Keying their Way to Success
FOR Jayne Armstrong and Ryan McDonald, persistence and sheer hard work have proved priceless to their employer, Australia Post.
Both aged 27, Jayne has short stature and Ryan has spina bifida. They were employed at Australia Post’s Video Coding facility in Blacktown in February 2007.
Having previously worked in website design and administration, Jayne has qualifications in MYOB, health administration and information technology. Her career aspirations are to work in medical reception but she is developing new skills at Australia Post.
This is Ryan’s first job. He completed a Bachelor of Arts (Communication Studies) and Master of Arts (Communication, Media and Culture) from the University of Western Sydney. Ryan also writes film reviews for several movie and entertainment websites in his spare time.
Both found out about the positions through Jobmatch, a free employment service for people with disabilities.
“They can enquire about jobs for you and get feedback and they can help you too,” Jayne said of Jobmatch employment advisors.
“They certainly knew what I was specifically after,” Ryan said.
In order to gain a permanent part-time position, Jayne and Ryan needed to be coding 1900 images an hour. Initially Jobmatch provided on-the-job training and Australia Post offered a mentoring program with flexible training, to assist Jayne and Ryan get up to speed.
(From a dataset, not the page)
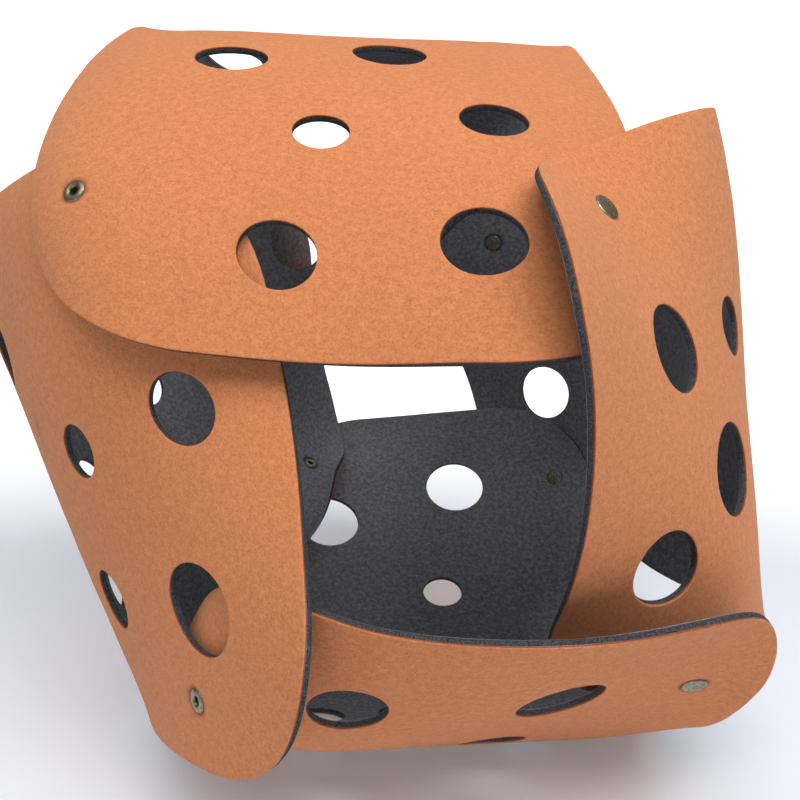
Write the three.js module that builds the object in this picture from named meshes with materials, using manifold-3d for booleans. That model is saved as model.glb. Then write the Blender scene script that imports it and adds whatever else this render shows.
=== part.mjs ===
// Felt cat tunnel: four long two-ply felt panels, punched with round holes,
// bowed outwards and snapped to each other at their rounded corners.
// Millimetres, +Z up, the front opening faces -Y. The origin is under the
// middle of the tunnel, on the surface that it rests on.
import * as THREE from 'three';
import Module from 'manifold-3d';

const wasm = await Module();
wasm.setup();

// ---------------------------------------------------------------- sizes
const PANEL_WIDTH = 270;
const PANEL_LENGTH = 560;
const CORNER_RADIUS = 75;
const FELT = 3.6;               // orange ply and charcoal ply together
const SNAP_FROM_SIDE = 29.2;    // snap centre to the long edge
const SNAP_FROM_END = 74.5;     // snap centre to the short edge
const REST_FLAT = 2.5;          // how far the lowest felt is pressed flat
const COLUMN_CELLS = 10;        // facets across a panel
const ROW_CELLS = 15;           // facets along its straight long edge
const CORNER_CELLS = 4;         // facets along each rounded corner
const HOLE_SIDES = 12;
const SNAP_HOLE_SIDES = 6;

// snap fastener, outer half and inner half
const SNAP = {
  hole_r: 3.3, stem_r: 2.4, bore_r: 1.7, cap_r: 5.8, ring_r: 5.1,
  cap_h: 1.7, ring_h: 1.3, outer_clear: 1.0, inner_clear: 2.0, meet: 1.0,
};

// ---------------------------------------------------------------- panels
// One row for each cross-section of a panel, from its front end to its rear:
//   v       place along the flat panel
//   slide   sideways place of the section's middle
//   along   place of the section's middle along the tunnel
//   rise    distance of the section's middle from the tunnel's axis
//   lean    turn of the section about the tunnel's axis, degrees
//   skew    turn of the section within the panel, degrees
//   bow     even turn towards each side, degrees
//   curl_a  extra curl-in of the side u = 0, degrees
//   curl_b  extra curl-in of the side u = PANEL_WIDTH, degrees
const COLUMNS = ['v', 'slide', 'along', 'rise', 'lean', 'skew', 'bow', 'curl_a', 'curl_b'];
// One row for each punched hole: u across the flat panel, v along it, radius
const HOLE_COLUMNS = ['u', 'v', 'r'];

const table = (columns, rows) => rows.map(
  (row) => Object.fromEntries(columns.map((name, i) => [name, row[i]])));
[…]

Jobmatch provided an occupational therapy assessment to ensure that the workplace was safe, however, the office was already accessible by lift and the desk and chair heights were adjustable.
Both Jayne and Ryan are performing so well that they will soon be tested for permanent positions. Supervisors Tracey Whilesmith and Kim Chheang say both workers have had a positive impact on the workplace.
“I’ve been helping to train the guys,” Tracey said. “Once they are over a certain speed we are hoping to get them permanent positions. Their attitude is fantastic. If everyone worked like them it would be great. They really enjoy coming to work. There are no other hassles, they just get in and do it. The other staff have all made them feel welcome. There has been no negative feedback; if anything it makes people more aware [about the abilities of people with disabilities]. They are good role models”.